Customer Acknowledgment

This section shows that the customer reviewed the terms voluntarily and records the signatures needed for an audit trail.

  • Customer acknowledges the vehicle service contract is optional and voluntary (required)

    The customer confirms they understand the vehicle service contract is not required to complete the vehicle purchase.

  • Customer Signature (required)

    Customer signature acknowledging the disclosed terms.

  • Signature Date (required)

    Date the customer signed the disclosure.

  • Sales Representative Name (required)

    Name of the employee presenting the disclosure.

  • Sales Representative Signature

    Optional employee signature for internal audit trail.

How to use this template

  1. 1. Enter the customer name, deal number, provider name, contract term, mileage cap, and deductible exactly as they appear in the sale documents.
  2. 2. Add a concise refund and cancellation summary, then mark whether the refund terms were provided and whether the customer received a copy.
  3. 3. Present the disclosure to the customer before signing so the acknowledgment reflects an actual review, not a post-sale formality.
  4. 4. Capture the customer signature, signature date, sales representative name, and sales representative signature in the same session to preserve the audit trail.
  5. 5. Review the completed form for missing fields, then store it with the deal jacket and any linked contract documents.

Best practices

  • Keep the disclosure summary aligned with the signed contract so the term, mileage cap, and deductible match exactly.
  • Use structured fields for dates, numbers, and yes/no acknowledgments instead of free text wherever possible.
  • Mark required versus optional fields clearly so users do not over-collect PII or leave critical terms incomplete.
  • Use progressive disclosure for any extra internal notes so the customer-facing form stays focused on the sale terms.
  • Include a clear statement of what happens after submission, such as where the record is stored and who reviews it.
  • Capture signatures only after the customer has had a chance to read the refund and cancellation terms.
  • If the form is digital, make sure the customer can review the full disclosure on mobile without losing field labels or validation messages.

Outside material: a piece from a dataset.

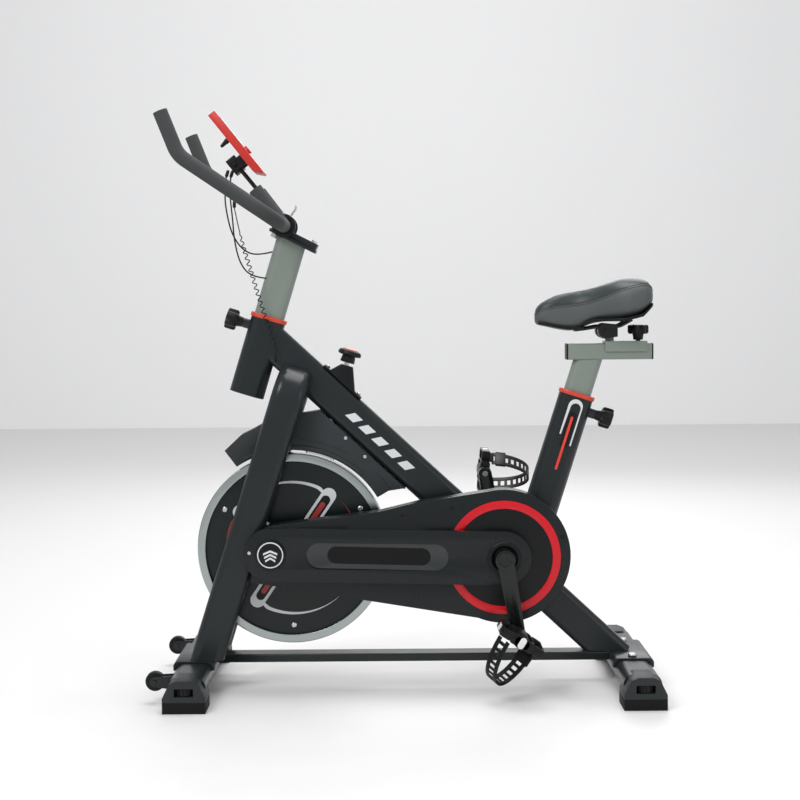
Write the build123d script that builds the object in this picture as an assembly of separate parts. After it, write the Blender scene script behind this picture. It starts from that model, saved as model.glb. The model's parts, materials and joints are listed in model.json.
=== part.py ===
from build123d import *
import math
import os

# Indoor spin bike, millimetres. The rider faces -X, Z is up, the floor is Z = 0.
# The origin is on the floor, in the middle of the length and the width.

# ---- main driving dimensions -------------------------------------------------
WIDTH = 490.0
BB_X, BB_Z = 199.5, 273.0
FW_X, FW_Z = -227.0, 281.5
FW_R = 195.0
TUBE_ANGLE = 43.0
TUBE_OFFSET = 334.0
TUBE_DEPTH, TUBE_WIDTH, TUBE_CORNER = 70.0, 40.0, 14.0
HEAD_ANGLE, HEAD_X, HEAD_Z, HEAD_LENGTH = 17.0, -319.0, 597.0, 158.0
SEAT_ANGLE, SEAT_X, SEAT_Z = 17.6, 354.0, 588.0
SLEEVE_DEPTH, SLEEVE_WIDTH = 71.0, 44.0
FRONT_FOOT_X, REAR_FOOT_X = -424.0, 460.0
FOOT_TUBE_DEPTH, FOOT_TUBE_HEIGHT, FOOT_TUBE_Z = 75.0, 42.0, 40.0
FOOT_TUBE_HALF = 205.0
CAP_TOP, BRACKET_TOP = 63.5, 65.0
LEG_ANGLE, LEG_Y = 17.7, 70.0
LEG_DEPTH, LEG_THICK, LEG_BEND = 67.0, 36.0, 50.0
LEG_STRAIGHT = 564.0
COVER_X, COVER_Z, COVER_R = -265.5, 283.0, 53.4
GUARD_R = 134.6
CRANK_LENGTH, CRANK_LEAN = 146.0, 9.8
RAIL_BOTTOM, RAIL_TOP = 663.5, 696.5
RAIL_FRONT, RAIL_REAR = 333.0, 509.0
PIVOT_X, PIVOT_Z = 411.0, 722.0
BAR_R = 14.0
SHAFT_GAP = 0.05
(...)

What this template typically catches

Issues teams running this template most often surface in practice:

The mileage cap or deductible is entered differently on the disclosure than on the contract.
Refund terms are summarized too vaguely to show what the customer was told.
The customer received copy field is left blank, which weakens the record.
The customer signature is collected before the disclosure is reviewed.
The sales representative name is missing or illegible, making the audit trail incomplete.
The form collects extra notes that are not needed for the sale record.

Common use cases

Dealership F&I disclosure packet
An F&I manager uses the form to document the service contract terms presented during a vehicle sale. The completed record is filed with the deal jacket so the dealership can confirm what was disclosed and when.
Used-car retail signature workflow
A used-car sales team adds the template to its e-sign process so the customer can review the refund terms and acknowledge the purchase before the deal is finalized. The digital record reduces missing signatures and incomplete acknowledgments.
Compliance review for customer complaints
A compliance reviewer pulls the form to verify the exact provider, term, mileage cap, deductible, and copy-delivery status. The structured fields make it easier to compare the disclosure against the signed contract.
Multi-location dealership standardization
A dealer group uses the same template across stores to keep disclosure language and signatures consistent. That makes training easier and helps managers spot process drift between locations.

Frequently asked questions

What is this form used for?

This form records the key terms of a vehicle service contract sale in a consistent disclosure format. It captures the contract summary, refund and cancellation terms, and the customer’s acknowledgment that the purchase was voluntary. Use it as part of the deal jacket so the sale record is easier to review later.

Who should complete the form?

The sales representative or F&I staff should complete the disclosure fields, then the customer should review and acknowledge the terms. A manager or compliance reviewer may also use it to verify that the required disclosures were presented. The form works best when the person entering the data is the same person who can confirm the contract details.

When should this disclosure be collected?

Collect it at the point of sale, before the deal is finalized and filed. That timing helps ensure the customer sees the term, mileage cap, deductible, and refund language while the transaction is still active. It also reduces the risk of missing signatures or incomplete terms after the fact.

Does this form replace the actual service contract?

No. This form is a disclosure and acknowledgment record, not the service contract itself. It should point to the actual contract terms and any attached customer copy, but it does not replace the underlying agreement. Keep both documents together in the deal jacket.

What fields should be customized for our dealership or provider?

You can tailor the provider name, refund language, signature labels, and any internal reference fields to match your process. Keep the core disclosure fields intact so the customer still sees the term, mileage cap, deductible, and refund summary. If you add optional fields, use progressive disclosure so the form stays short.

How does this form help with compliance and audit review?

It creates a clear audit trail showing what terms were disclosed, whether the customer received a copy, and who signed. That makes it easier to demonstrate consistent process during internal review or a complaint investigation. It also reduces ambiguity when multiple people touch the same deal.

What are the most common mistakes when using this template?

Common mistakes include leaving the refund terms blank, using free text where a structured field would be clearer, and collecting signatures before the customer has reviewed the disclosure. Another issue is failing to mark whether the customer received a copy. Those gaps make the record harder to rely on later.

Can this form be used with digital workflows and document systems?

Yes. It can be embedded in an e-sign workflow, linked to a CRM or DMS record, and stored with the deal jacket for retrieval. If you automate it, make sure the field mapping preserves the exact contract term and acknowledgment details. A clear submit-confirmation line helps users know the record was saved.